休日だけ自然と繋がるイベントにするんじゃなくて、デザイン次第で日常にこんな豊かな世界を作れて自然の一部である喜びを感じられる、それが僕の惹かれたパーマカルチャーの世界観なんだ」
自然に感動して生きる、それは都会では難しそうと思いきや、自然の精妙なデザインを再現するパーマカルチャーの魔法にかかれば、都会でいくらでも生物多様性の高いガーデンは作れる。海さんは東京の空き地や河川敷に種を蒔き植物を茂らせ、表参道にも屋上ガーデンを、現在は政治の中枢でもある永田町に屋上菜園を作るなど、生態系を豊かにする実践モデルを次々と体現している。
「パーマカルチャーには“Problem is the Solution”(問題の中に解決法がある)という理念があって、問題の多い都会こそ丁寧に観察し、パーマカルチャーの手法を取り入れれば解決策や可能性に生まれ変われる宝庫。
政治や経済、消費の中枢である東京が1%でも変われば、その影響力は膨大だと感じたんだ。コンクリートも太陽光を蓄熱する特徴を活かせば熱帯植物が冬越しできたり、ヒートアイランドも症状としては問題だけど、パーマカルチャーは起きている現象も活かそうって考える。
実際、スーパーで買ったパパイヤの種を植え、南の壁際で元気に育てている人もいれば、逆に環境や条件が合わないと枯れてしまう。
適材適所を見極め、生態系に根ざしたデザインを施し、生命がイキイキできる流れをうまく作ってあげればいい。人もそれぞれ適切な環境にいれば自分を活かし合えてみんなが幸せに過ごせるけど、心地悪い環境を作ってしまうと心身はどんどん病んでいくよね。

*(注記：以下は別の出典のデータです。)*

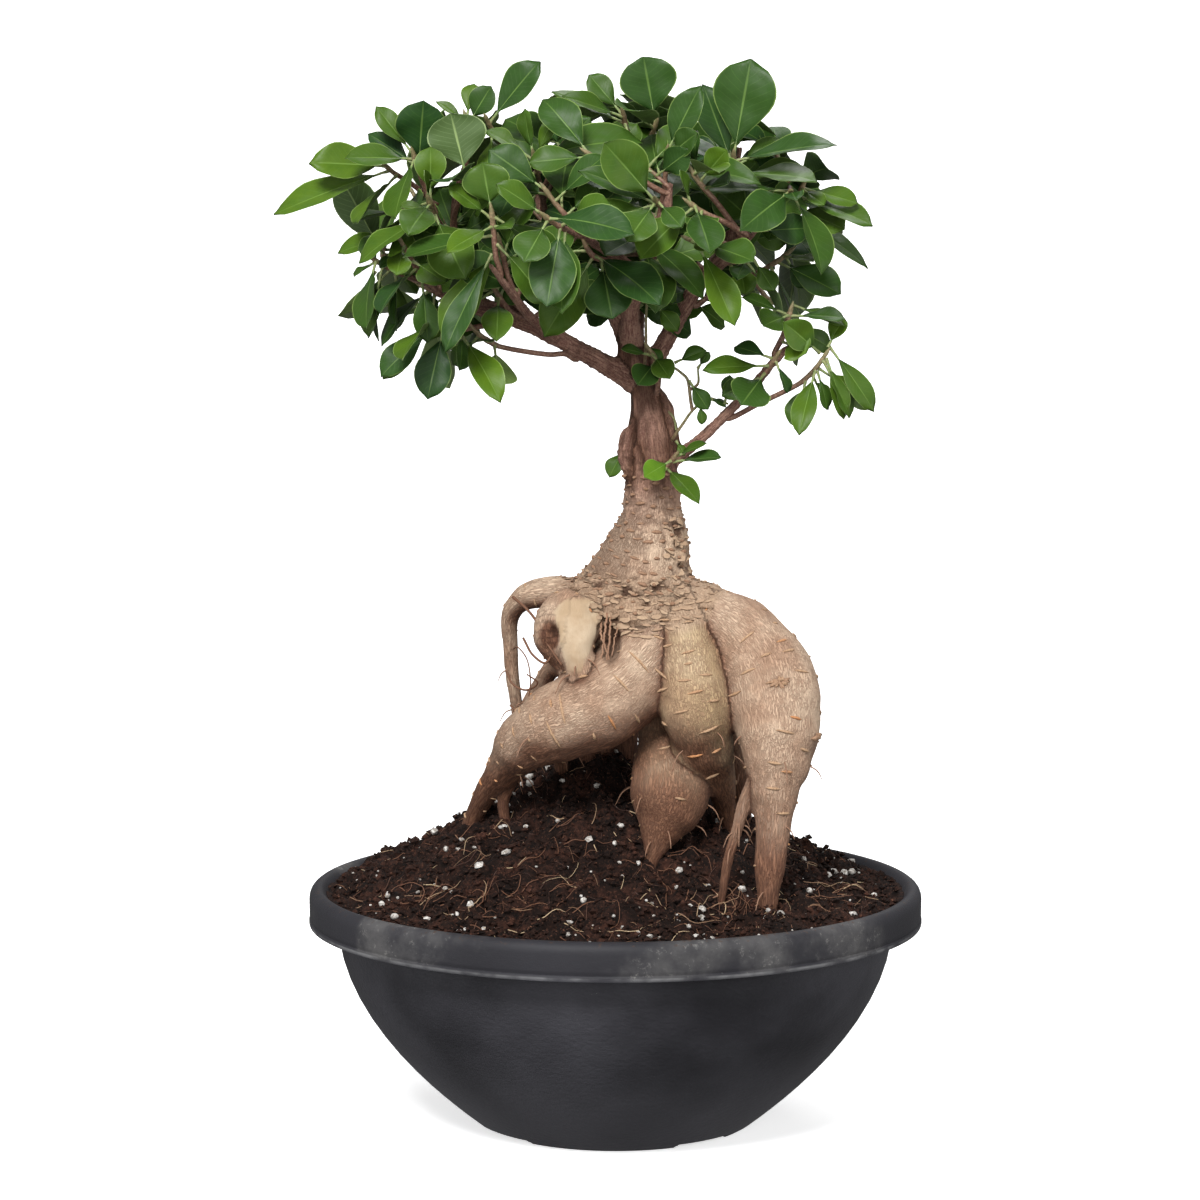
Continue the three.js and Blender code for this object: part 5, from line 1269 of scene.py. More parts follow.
def carve(wood, points, kinds, names, radius, along, out, gap):
    """Gives the skin its wrinkles, crust, scars and hollows, and marks where its colours go."""
    normals = normals_of(wood)
    x, y, z = points.T
    stout = ease(3, 12, radius)
    branch = kinds == 2
    root = kinds == 0
    high = np.where(root, 0, ease(332, 388, z + 8 * soft_noise(points, 14, seed=4)))
    push = layered_noise(points, 26, seed=5) * 1.1 * stout
    push += layered_noise(points, 10, seed=9, layers=2) * 0.32 * stout
    streak = np.column_stack([out * 15, along * 0.14])
    knobby = np.isin(names, ("knob", "knob_face"))
    grain = soft_noise(streak[:, :3] + streak[:, 3:] * (1, 0.6, 0.3), 2.6, seed=33) * 0.16 * (0.4 + stout)
    push += grain * ~knobby

    crust = ease(284, 291, z + 3 * soft_noise(points, 12, seed=6)) * fade(306, 322, z)
    crust = crust * (np.hypot(x - 15, y) < 50) * fade(44, 56, np.abs(x - 14))
    crust = crust * np.where(names == "left_loop", 0.2, 1)
    layers = soft_noise(points * (0.55, 0.55, 1.9), 5.5, seed=12)
    pits = soft_noise(points * (0.8, 0.8, 1.6), 4.5, seed=19)
    crack = ease(0.34, 0.55, pits) * crust
    push += crust * (1.5 * layers + 0.5) - 2.0 * crack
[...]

自然も人も、どうしたらみんながイキイキと豊かに暮らせるか、そのために何をどうデザインするか。パーマカルチャー=農業のイメージが大きいけど、実は生き方や在り方のデザイン指針でもあるんだよ」
それぞれの存在価値と個性を活かし合えれば、豊かさは自ずと循環していく。パーマカルチャーはそんな真理もそっと諭してくれるような、そこに自分も少し手を差し伸べてみたら、小さくても生態系がイキイキと巡り始めるんだと思うと、TRYしてみない理由は見当たらない。
「買ってきた野菜や果物の種を植えてみるだけでも、芽が出て実がなって食べられるんだよ! 今の資本主義経済って地球や人々から搾取し続ける『減る経済』だけど、自然界は『増える経済』だから種を一粒植えただけで何百、何千と恵みが増えていく。
森だって最初は小さな種から少しずつ仲間が集まって茂みができて、木々や多様性が広がっていく、それが自然のリズム。だからいきなり田舎暮らしや自給自足を目指さなくても小さなステップから始めて、力まず楽しく続けていたらいつのまにかいろんな食べ物が自給できて、地球の神秘に感動する日々。